Return verbatim the inclusive range of lines running from the line that contains "plant = lay_out()" to the line that contains "STEM_HOLE_DEPTH = 0.030". Omit every other line.

(DATA LINES)
....

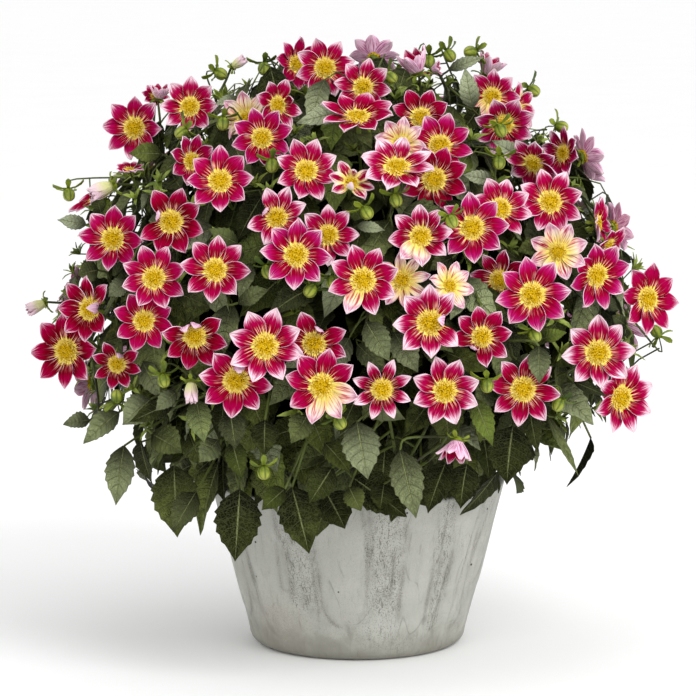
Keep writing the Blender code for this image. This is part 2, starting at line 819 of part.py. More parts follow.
def spiral(count, low, high, start=0.0):
    """Directions on an even spiral between two heights of the unit ball."""
    for k in range(count):
        height = high + (low - high) * (k + 0.5) / count
        flat = math.sqrt(1 - height * height)
        angle = start + GOLDEN_ANGLE * k
        yield Vector((flat * math.cos(angle), flat * math.sin(angle), height))


def back_bloom(way, chance):
    """A bloom on the back of the dome, facing outwards."""
    point, normal = dome_point(way, BACK_DEPTH)
    lean = Vector((chance.uniform(-BACK_LEAN, BACK_LEAN), chance.uniform(-BACK_LEAN, BACK_LEAN), 0))
    lean.z = chance.uniform(*BACK_LIFT)
    radius = chance.uniform(*BACK_RADIUS)
    spin = chance.uniform(*BACK_SPIN)

    def make(extra):
        place = frame(point - normal * abs(extra) * BACK_SINK, normal + lean, Vector((0, 0, 1)))
        piece = bloom_piece(place, radius, spin)
        piece.kind = "back bloom"
        return piece

    return make


def inner_leaf(way, chance):
    """A leaf under the blooms, its upper face outwards, hanging down or aside."""
    point, normal = dome_point(way, chance.uniform(*INNER_DEPTH))
    length = chance.uniform(*INNER_LENGTH)
    if point.y > BACK_START:
        length *= INNER_BACK_GROWTH
    down = Vector((0, 0, -1)) + normal * normal.z
    down = down.normalized() if down.length > 0.1 else Vector((0, -1, 0))
    angle = chance.uniform(-INNER_SWING, INNER_SWING)
    heading = down * math.cos(angle) + normal.cross(down) * math.sin(angle) + normal * INNER_LIFT
    base = point - heading.normalized() * length * 0.5
    shape = leaf_blade(length, length * chance.uniform(*INNER_WIDTH), SMALL_LEAF_EDGE)
    place = frame(base, heading, normal)

    def make(extra):
        return Piece("inner leaf", shape, place, PETIOLE_RADIUS)

    return make


def skirt_leaf(angle, chance):
    """A leaf that hangs over the pot's rim, its upper face outwards."""
    out = Vector((math.sin(angle), -math.cos(angle), 0))
    aside = Vector((math.cos(angle), math.sin(angle), 0)) * chance.uniform(-SKIRT_SWING, SKIRT_SWING)
    base = out * chance.uniform(*SKIRT_RADIUS)
    base.z = chance.uniform(*SKIRT_BASE) + SKIRT_RAISE * max(math.cos(angle - SKIRT_HIGH_SIDE), 0) ** 2
    heading = Vector((0, 0, -1)) + out * chance.uniform(*SKIRT_SPREAD) + aside
    length = chance.uniform(*SKIRT_LENGTH)
    shape = leaf_blade(length, length * chance.uniform(*INNER_WIDTH), SMALL_LEAF_EDGE)
    place = frame(base, heading, out + Vector((0, 0, SKIRT_LIFT)))

    def make(extra):
        return Piece("skirt leaf", shape, place, PETIOLE_RADIUS)

    return make


def lay_out():
    """Sets every head and leaf in turn, the seen ones first, and routes its stalk."""
    plant = Plant()
    chance = random.Random(BACK_SEED)
    for entry in sorted(BLOOMS, key=lambda b: -b[6]):
        plant.grow(seen_bloom(*entry), DEPTHS, STALK_STEPS)
    for entry in CLOSED_FLOWERS:
        plant.grow(seen_closed(*entry), DEPTHS, STALK_STEPS)
    for way in spiral(BACK_TURNS, *BACK_HEIGHTS):
        back_blooms = sum(p.kind == "back bloom" for p in plant.pieces)
        point = dome_point(way, BACK_DEPTH)[0]
        if point.y < BACK_START or back_blooms >= BACK_BLOOMS:
            continue
        if all((p.place.translation - point).length >= BACK_SPACING for p in plant.pieces):
            plant.grow(back_bloom(way, chance), DEPTHS[:BACK_DEPTHS], STALK_STEPS)
    for entry in BUDS:
        plant.grow(seen_bud(*entry), DEPTHS, BUD_STEPS, True)
    for entry in LEAVES:
        plant.grow(seen_leaf(*entry), DEPTHS, PETIOLE_STEPS, True)
    for way in spiral(INNER_LEAVES, *INNER_HEIGHTS, INNER_START):
        for _ in range(INNER_TRIES):
            if plant.grow(inner_leaf(way, chance), (0,), PETIOLE_STEPS, True):
                break
    for angle in even_angles(SKIRT_LEAVES):
        for _ in range(SKIRT_TRIES):
            if plant.grow(skirt_leaf(angle, chance), (0,), PETIOLE_STEPS, True):
                break
    return plant


def material(name, colour, roughness):
    found = bpy.data.materials.get(name)
    if found:
        return found
    made = bpy.data.materials.new(name)
    made.use_nodes = True
    shader = made.node_tree.nodes["Principled BSDF"]
    shader.inputs["Base Color"].default_value = (*colour, 1)
    shader.inputs["Roughness"].default_value = roughness
    shader.inputs["Metallic"].default_value = 0.0
    made.diffuse_color = (*colour, 1)
    return made


def mesh_object(name, points, faces, collection):
    mesh = bpy.data.meshes.new(name)
    mesh.from_pydata(points, [], faces)
    work = bmesh.new()
    work.from_mesh(mesh)
    bmesh.ops.recalc_face_normals(work, faces=work.faces)
    work.to_mesh(mesh)
    work.free()
    made = bpy.data.objects.new(name, mesh)
    collection.objects.link(made)
    return made


def applied(source, name, collection):
    """A new plain mesh object with what the source's modifiers or curve give, in place of the source."""
    graph = bpy.context.evaluated_depsgraph_get()
    mesh = bpy.data.meshes.new_from_object(source.evaluated_get(graph))
    work = bmesh.new()
    work.from_mesh(mesh)
    bmesh.ops.remove_doubles(work, verts=work.verts, dist=1e-6)
    bmesh.ops.triangulate(work, faces=work.faces)
    work.to_mesh(mesh)
    work.free()
    mesh.name = name
    made = bpy.data.objects.new(name, mesh)
    made.matrix_world = source.matrix_world
    bpy.data.objects.remove(source)
    made.name = name
    collection.objects.link(made)
    return made


def turned(name, profile, collection):
    """A closed turned solid from its profile of radius and height, outer side top to bottom first."""
    mesh = bpy.data.meshes.new(name)
    points = [Vector((radius, 0, height)) for radius, height in profile]
    mesh.from_pydata(points, [(i, i + 1) for i in range(len(points) - 1)], [])
    made = bpy.data.objects.new(name, mesh)
    collection.objects.link(made)
    screw = made.modifiers.new("turn", "SCREW")
    screw.steps = POT_STEPS
    screw.render_steps = POT_STEPS
    screw.use_merge_vertices = True
    screw.merge_threshold = 0.0001
    return made


def build_pot(collection):
    profile = pot_profile()
    axis = profile.index((0, 0))
    ordered = [(0, FLOOR)] + profile[axis + 2:] + profile[:axis] + [(0, 0)]
    pot = turned("pot", ordered, collection)
    pot.data.materials.append(material("pot_stone", (0.50, 0.50, 0.46), 0.85))
    for polygon in pot.data.polygons:
        polygon.use_smooth = True
    return pot


def build_soil(collection, cutters, stems):
    floor = FLOOR + FIT_GAP
    edge = SOIL_TOP - 0.002
    profile = [(0, SOIL_TOP + SOIL_RISE)]
    profile.append((inner_radius(edge) - FIT_GAP * 1.2, edge))
    profile.append((inner_radius(floor) - FIT_GAP * 1.2, floor))
    profile.append((0, floor))
    soil = applied(turned("soil", profile, collection), "soil", collection)
    for path in stems:
        foot = path[0]
        bottom = foot.z - FIT_GAP
        depth = SOIL_TOP + 0.02 - bottom
        bpy.ops.mesh.primitive_cylinder_add(
            vertices=5, radius=STEM_HOLE_RADIUS, depth=depth, location=(foot.x, foot.y, bottom + depth / 2)
        )
        hole = bpy.context.object
        for owner in hole.users_collection:
            owner.objects.unlink(hole)
        cutters.objects.link(hole)
        hole.hide_render = True
        hole.display_type = "WIRE"
    cut = soil.modifiers.new("stem_holes", "BOOLEAN")
    cut.operation = "DIFFERENCE"
    cut.operand_type = "COLLECTION"
    cut.collection = cutters
    cut.solver = "EXACT"
    soil.data.materials.append(material("soil", (0.035, 0.022, 0.014), 0.95))
    return soil


def separate_bodies(work):
    """The vertices of each body of a mesh."""
    left = set(work.verts)
    bodies = []
    while left:
        edge = [left.pop()]
        body = list(edge)
        while edge:
            found = {link.other_vert(vert) for vert in edge for link in vert.link_edges} & left
            left -= found
            body += found
            edge = list(found)
        bodies.append(body)
    return bodies


def simplify(mesh):
    """Fills sealed hollows, drops loose scraps, and joins the flat faces that the union cuts up."""
    work = bmesh.new()
    work.from_mesh(mesh)
    for body in sorted(separate_bodies(work), key=len)[:-1]:
        bmesh.ops.delete(work, geom=body, context="VERTS")
    flat = math.radians(FLAT_ANGLE)
    bmesh.ops.dissolve_limit(work, angle_limit=flat, verts=work.verts, edges=work.edges)
    bmesh.ops.triangulate(work, faces=work.faces)
    work.to_mesh(mesh)
    work.free()


def build_stem(name, path, pieces, collection):
    """One leafy stem: its main stem with all that it carries joined to it."""
    curve = bpy.data.curves.new(name, "CURVE")
    curve.dimensions = "3D"
    curve.bevel_depth = 1.0
    curve.bevel_resolution = 0
    curve.use_fill_caps = True
    spline = curve.splines.new("POLY")
    spline.points.add(len(path) - 1)
    for k, point in enumerate(path):
        share = k / (len(path) - 1)
        spline.points[k].co = (*point, 1)
        spline.points[k].radius = STEM_FOOT_RADIUS + (STEM_TOP_RADIUS - STEM_FOOT_RADIUS) * share
    stem = bpy.data.objects.new(name + "_curve", curve)
    collection.objects.link(stem)
    bpy.context.view_layer.update()
    stem = applied(stem, name, collection)
    carried = bpy.data.collections.new(name + "_carried")
    bpy.context.scene.collection.children.link(carried)
    for piece in pieces:
        mesh_object(piece.kind, piece.solid.points, piece.solid.faces, carried)
    join = stem.modifiers.new("join", "BOOLEAN")
    join.operation = "UNION"
    join.operand_type = "COLLECTION"
    join.collection = carried
    join.solver = "MANIFOLD"
    bpy.context.view_layer.update()
    stem = applied(stem, name, collection)
    simplify(stem.data)
    for part in list(carried.objects):
        bpy.data.objects.remove(part)
    bpy.data.collections.remove(carried)
    stem.data.materials.append(material("leafy_stem", (0.07, 0.12, 0.03), 0.6))
    return stem


def build():
    for old in list(bpy.data.objects):
        bpy.data.objects.remove(old)
    collection = bpy.data.collections.new("potted_dahlia")
    cutters = bpy.data.collections.new("cutters")
    bpy.context.scene.collection.children.link(collection)
    bpy.context.scene.collection.children.link(cutters)
    plant = lay_out()
    build_pot(collection)
    build_soil(collection, cutters, plant.stems)
    for number, path in enumerate(plant.stems):
        carried = [piece for piece in plant.pieces if piece.stem == number]
        build_stem(f"leafy_stem_{number + 1:02d}", path, carried, collection)
    return plant


if __name__ == "__main__":
    build()
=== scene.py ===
import math
import random

import bmesh
import bpy
import numpy as np
from mathutils import Matrix, Vector, noise
from mathutils.bvhtree import BVHTree


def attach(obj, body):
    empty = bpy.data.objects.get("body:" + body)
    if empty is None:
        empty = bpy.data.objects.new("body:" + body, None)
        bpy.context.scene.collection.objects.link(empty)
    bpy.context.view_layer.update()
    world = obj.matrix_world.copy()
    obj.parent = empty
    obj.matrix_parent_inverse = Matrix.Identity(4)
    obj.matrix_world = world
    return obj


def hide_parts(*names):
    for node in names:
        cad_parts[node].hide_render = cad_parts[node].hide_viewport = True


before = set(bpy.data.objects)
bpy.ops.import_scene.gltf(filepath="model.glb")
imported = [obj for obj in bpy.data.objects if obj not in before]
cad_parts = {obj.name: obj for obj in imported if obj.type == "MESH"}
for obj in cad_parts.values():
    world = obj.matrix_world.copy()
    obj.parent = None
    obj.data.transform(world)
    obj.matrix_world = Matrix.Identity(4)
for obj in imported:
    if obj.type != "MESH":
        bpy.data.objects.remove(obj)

# Pot: a tapered shell with a soft rim and a rounded foot
POT_HEIGHT = 0.175
RIM_RADIUS = 0.155
FOOT_RADIUS = 0.111
FOOT_ROUNDING = 0.014
WALL = 0.009
FLOOR = 0.014
RIM_ROUNDING = 0.0025
FIT_GAP = 0.0003

# Soil: fills the pot to below the rim, with each stem's foot sunk into it
SOIL_TOP = 0.157
SOIL_RISE = 0.004
STEM_HOLE_DEPTH = 0.030

# Crown of the plant, from which its stems spread
CROWN = Vector((0.0, 0.0, 0.205))
STEM_COUNT = 24
STEM_FOOT_RADIUS = 0.0038
STEM_TOP_RADIUS = 0.0027
STEM_REACH = 0.56
STEM_RISE = 0.40
STEM_NECK = 0.006
STEM_POINTS = 5
STEM_ROOM = 1.2
LOWEST_STEM = -0.10
FOOT_SPREAD = 0.088
RIM_CLEARANCE = 0.024
GOLDEN_ANGLE = math.pi * (3 - math.sqrt(5))

# Outer form of the plant: an ellipsoid on which the blooms lie
DOME_CENTRE = Vector((-0.006, 0.0, 0.335))
DOME_RADII = Vector((0.318, 0.285, 0.285))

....

(OUTPUT OF THE TASK)
    plant = lay_out()
    build_pot(collection)
    build_soil(collection, cutters, plant.stems)
    for number, path in enumerate(plant.stems):
        carried = [piece for piece in plant.pieces if piece.stem == number]
        build_stem(f"leafy_stem_{number + 1:02d}", path, carried, collection)
    return plant


if __name__ == "__main__":
    build()
=== scene.py ===
import math
import random

import bmesh
import bpy
import numpy as np
from mathutils import Matrix, Vector, noise
from mathutils.bvhtree import BVHTree


def attach(obj, body):
    empty = bpy.data.objects.get("body:" + body)
    if empty is None:
        empty = bpy.data.objects.new("body:" + body, None)
        bpy.context.scene.collection.objects.link(empty)
    bpy.context.view_layer.update()
    world = obj.matrix_world.copy()
    obj.parent = empty
    obj.matrix_parent_inverse = Matrix.Identity(4)
    obj.matrix_world = world
    return obj


def hide_parts(*names):
    for node in names:
        cad_parts[node].hide_render = cad_parts[node].hide_viewport = True


before = set(bpy.data.objects)
bpy.ops.import_scene.gltf(filepath="model.glb")
imported = [obj for obj in bpy.data.objects if obj not in before]
cad_parts = {obj.name: obj for obj in imported if obj.type == "MESH"}
for obj in cad_parts.values():
    world = obj.matrix_world.copy()
    obj.parent = None
    obj.data.transform(world)
    obj.matrix_world = Matrix.Identity(4)
for obj in imported:
    if obj.type != "MESH":
        bpy.data.objects.remove(obj)

# Pot: a tapered shell with a soft rim and a rounded foot
POT_HEIGHT = 0.175
RIM_RADIUS = 0.155
FOOT_RADIUS = 0.111
FOOT_ROUNDING = 0.014
WALL = 0.009
FLOOR = 0.014
RIM_ROUNDING = 0.0025
FIT_GAP = 0.0003

# Soil: fills the pot to below the rim, with each stem's foot sunk into it
SOIL_TOP = 0.157
SOIL_RISE = 0.004
STEM_HOLE_DEPTH = 0.030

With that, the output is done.